My stretch marks have never bothered me too much, I think when you grow up with self harm scars on your body the ones you know everyone has become the ones you like the most. They just are what they are but these little marks here, I love. I am so in love with these few red wriggly lines that have appeared in the last few days. These are Poglet's.
My squishy tummy accommodated Aneurin quite nicely, only really stretching further in his last two weeks with me. I didn't notice those marks until my tummy had deflated after he left my body and by then I was so bereft, so angry and betrayed by my body that I couldn't see them as anything other than a heartbreaking reminder of what had been taken away from me. For weeks I couldn't look at my tummy, softer than ever with these tiny silvery, white ripples where my skin had grown to fit my beautiful baby. I couldn't stand it and I was convinced that Mr D couldn't either which somehow made it worse. Despite knowing how poorly Aneurin was, I thought he might blame my body for not being able to keep our son alive but I could not have been more wrong. When I couldn't bear to look at my body, changed and empty, he just loved it that little bit more. When I hid my new and unfamiliar tummy from him he found it and kissed it. He was wonderful.
As someone who had spent a long time learning to love their body, a body that society constantly and aggressively tells me is ugly and wrong, to suddenly feel like it is the enemy again is really difficult. I lost myself completely. Every single part of me that I felt so fiercely about disappeared. I suppose that's why my plus size fashion blog stopped being so important to me. Even when I felt like I was ready to find my new normal, it didn't feel like it was a part of me anymore. Clothes were just a necessity for a long time and even though I'm finding the joy in my appearance again, it feels like that part of me has gone.
When I fell pregnant with Poglet my body changed almost overnight. The waist I had once loved so much that had reappeared cruelly within days of giving birth expanded rapidly. The upper part of my tummy hardened which had never happened with Aneurin because I carried him so low. My body knew what to do because it had done it so recently and I popped back into being pregnant so quickly. And yet, that incredible love I had for my pregnant body the first time didn't reappear for a long time.
I felt guilty about it, I wanted to love my body in the same way but I was scared. It was different to me now, both physically and emotionally. I have a little pouch round the bottom of my tummy where my skin never had time to snap back, nor was I in any position to even care enough to want it to. As much as I cringed looking at that squishy roll for weeks, it has actually served me very well because it is the only area when I can 'pinch an inch' for my Clexane injections which help keep my little love safe. It is slowly filling out again but it is a part of me that wasn't there before. Emotionally, it's really hard to trust your body to do the thing that broke your heart and shattered your world.

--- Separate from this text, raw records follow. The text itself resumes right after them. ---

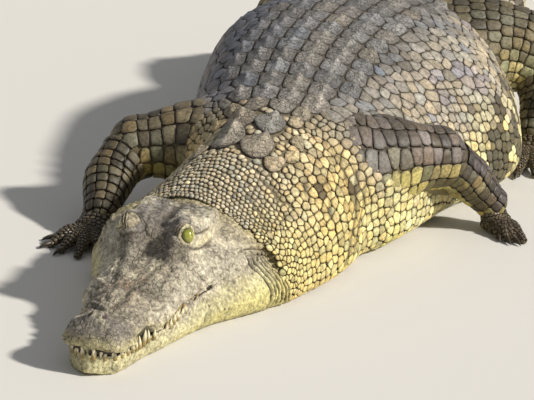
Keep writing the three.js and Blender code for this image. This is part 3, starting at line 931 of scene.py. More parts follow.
def big_seeds(rng):
    """Plates of the nape and the keeled rows of the back, which narrow and drop their outer plates towards
    the tail."""
    def columns(i, x):
        return x / BODY_CHART.around[int(i), :20].mean()

    big = []
    for s, x, long, wide, h, keel in NAPE_PLATES:
        i = (s - BODY_FRONT) / CHART_STEP
        plate = {"r": wide, "h": h, "keel": keel, "tilt": 2.0, "long": long / wide}
        big.append(sow([i], [columns(i, x)], square=12, cap=1.7, kind=NUCHAL, **plate))
    for row, s in enumerate(np.arange(SCUTES_FIRST, SCUTES_LAST, SCUTE_ROW)):
        spread = (4, 4, 6, 6)[min(row, 3)] if s < 2150 else 4
        pitch = 61 - 13 * smooth(s, 2000, SCUTES_LAST)
        offsets = (np.arange(spread) - (spread - 1) / 2) * pitch
        i = (s - BODY_FRONT) / CHART_STEP + rng.uniform(-0.25, 0.25, spread)
        edge = np.abs(offsets) > pitch * 2
        r = np.where(edge, 0.44, 0.53) * pitch * rng.uniform(0.94, 1.06, spread)
        low = 1 - 0.42 * math.exp(-(((s - 1780) / 290) ** 2))
        keel = np.where(edge, 11.0, 16.5) * rng.uniform(0.75, 1.12, spread) * low
        plates = {"r": r, "h": 3.0, "keel": keel, "tilt": 2.4, "long": 1.14}
        big.append(sow(i, columns(i[0], offsets), square=11, gap=2.0, kind=SCUTE, **plates))
    big = np.concatenate(big)
    big["j"] = big["j"] % COLUMNS
    return big


def body_seeds(rng):
    """All scales of neck, trunk and tail as one layout, so that neighbours of different kinds interlock."""
    c = BODY_CHART
    big = big_seeds(rng)

    def s_of(i):
        return BODY_FRONT + CHART_STEP * i

    def nape_edge(i):
        return 0.37 - 0.2 * smooth(s_of(i), 740, 900) + 0.03 * np.sin(i * 1.3)

    def flank_edge(i):
        return 0.37 + 0.04 * np.sin(i * 0.31) + 0.02 * np.sin(i * 1.7)

    def side_gap(at):
        return 16.5 + 5.5 * smooth(at, 120, 330)

    def rows(first, last, gap, wide, wanted, **spacing):
        i, j, r = bands(c, first, last, gap, wide, rng, **spacing)
        v = body_share(j)
        keep = wanted(i, j, v)
        return i[keep], j[keep], r[keep], v[keep], keep.sum()

    def in_nape(i, j, v):
        front = NECK_FRONT - 6 + (12 * np.sin(j * 0.9) + 8 * np.sin(j * 2.3 + 1)) * 0.4
        return (v < nape_edge(i)) & (s_of(i) > front) & (s_of(i) < 1092)

    long, wide = [lambda at, a=a, b=b: a + b * at for a, b in ((10.5, 0.021), (9.8, 0.018))]
    i, j, r, v, n = rows(44, 500, long, wide, in_nape, jitter=0.24)
    size = r * rng.uniform(0.8, 1.22, n)
    nape = sow(i, j, r=size, h=size * 0.6, keel=0, gap=1.1, square=7, cap=1.4, kind=NAPE)

    def in_side(i, j, v):
        return (v >= nape_edge(i)) & (v < 0.86) & (s_of(i) > NECK_FRONT - 4)

    i, j, r, v, n = rows(50, 500, side_gap, lambda at: 0.88 * side_gap(at), in_side, jitter=0.24)
    size = r * rng.uniform(0.72, 1.28, n)
    side = sow(i, j, r=size, h=4.8, keel=0.6, tilt=0.4, gap=1.3, square=14, kind=SIDE)
    side["cap"] = np.where(s_of(i) < NECK_FRONT + 18, 1.15, 2.2)

    i, j, r, v, n = rows(500, 1745, 36, 33, lambda i, j, v: v < flank_edge(i), jitter=0.27)
    size = r * rng.uniform(0.8, 1.25, n)
    keel = np.where(v < 0.3, 2.4, 0.6) * rng.uniform(0.2, 1.3, n)
    high = rng.uniform(2.4, 3.4, n)
    upper = sow(i, j, r=size, h=high, keel=keel, tilt=0.9, gap=1.0, square=20, cap=2.2, kind=FLANK)

    i, j, r, v, n = rows(500, 1745, 26, 24, lambda i, j, v: (v < 0.8) & (v >= flank_edge(i)), jitter=0.22)
    size = r * rng.uniform(0.75, 1.22, n)
    high = rng.uniform(2.9, 3.9, n)
    lower = sow(i, j, r=size, h=high, keel=0.3, tilt=0.6, gap=1.3, square=15, cap=2.2, kind=FLANK)
    flank = np.concatenate([upper, lower])

    def in_belly(i, j, v):
        return np.where(s_of(i) < 1100, v >= 0.86, v >= 0.8)

    i, j, r, v, n = rows(52, 1745, 31, 28, in_belly, stagger=0.0, jitter=0.05)
    belly = sow(i, j, r=r, h=3.2, square=16, kind=BELLY)

    long, wide = [lambda at, a=a, b=b: a - b * (at - 1745) for a, b in ((41, 0.0112), (27, 0.0074))]
    i, j, r, v, n = rows(1745, 3692, long, wide, lambda i, j, v: v >= 0, stagger=0.0, jitter=0.05)
    size = r * rng.uniform(0.92, 1.06, n)
    shrink = np.minimum(1, body_width(s_of(i)) / 60)
    tail = sow(i, j, r=size, h=3.4 * shrink, keel=2.6 * (v < 0.35) * shrink, tilt=1.2 * shrink, kind=TAIL)
    tail["square"] = 14
    tail["gap"] = 1.6 * np.maximum(shrink, 0.5)

    nape = thin_out(c, nape, big, 1.04)
    side = thin_out(c, side, big, 1.0)
    flank = thin_out(c, thin_out(c, flank, big, 0.98), nape, 0.5)
    tail = thin_out(c, tail, big)
    return np.concatenate([big, nape, side, flank, belly, tail])


def bare_tube(chart, depth, first=0.0, last=None, row_step=1, column_step=1, name=None):
    """Closed tube of skin from a chart, lowered by the scale depth, its two ends fanned shut."""
    last = chart.rows - 1 if last is None else last
    rows = np.unique(np.append(np.arange(first, last, row_step), last)).astype(float)
    columns = np.arange(0, chart.columns, column_step).astype(float)
    i, j = np.meshgrid(rows, columns, indexing="ij")
    level = -depth(i) if callable(depth) else np.full(i.shape, -depth)
    if name:
        level = level + swell(name, chart.at(i, j, np.zeros_like(i)))[0]
    p = chart.at(i, j, level)
    return closed_grid(p)


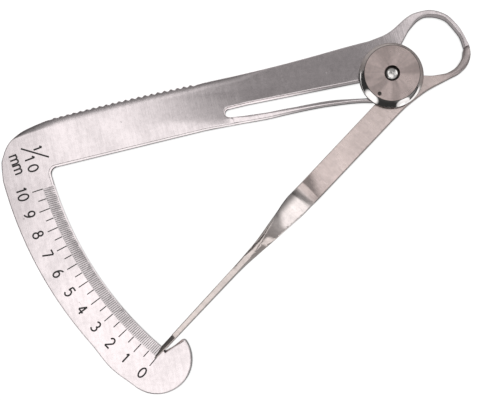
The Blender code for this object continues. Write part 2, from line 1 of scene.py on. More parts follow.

But, as with everything, it just took a little time and a little patience. As my belly has swelled, so has my heart. From quite early on in this pregnancy I started wearing fitted tops and leggings, something I never did even at the height of accepting my body, purely so I could show the world my bump. I don't care if it's not perfectly rounded or that I'm as wide as a bus this time, my body is doing something I never expected it to for the second time and that is magic. I am proud of my body for what it has done and is doing.
Poglet nestled so neatly into her big brother's home, taking advantage of the cosy space he had left, swooshing around and spreading out. Now she's making her own mark. These new red stretch marks which I love so dearly. I waddled naked from the bathroom into the bedroom last week and showed them proudly and excitedly to Mr D who grinned at me and gave them a kiss. These marks that will not erase no matter how many children I hold in my arms, that prove my body grew more than you can see. And one day I will be able to look at my body (and no doubt wince at it on the bad days because it is so different the one I once knew) and know exactly which mark belongs to which of my children and which ones they shared.
My body isn't perfect, in fact, it's far from it but it grew a magic little boy and it is continuing to grow a very special little girl and it deserves to be loved.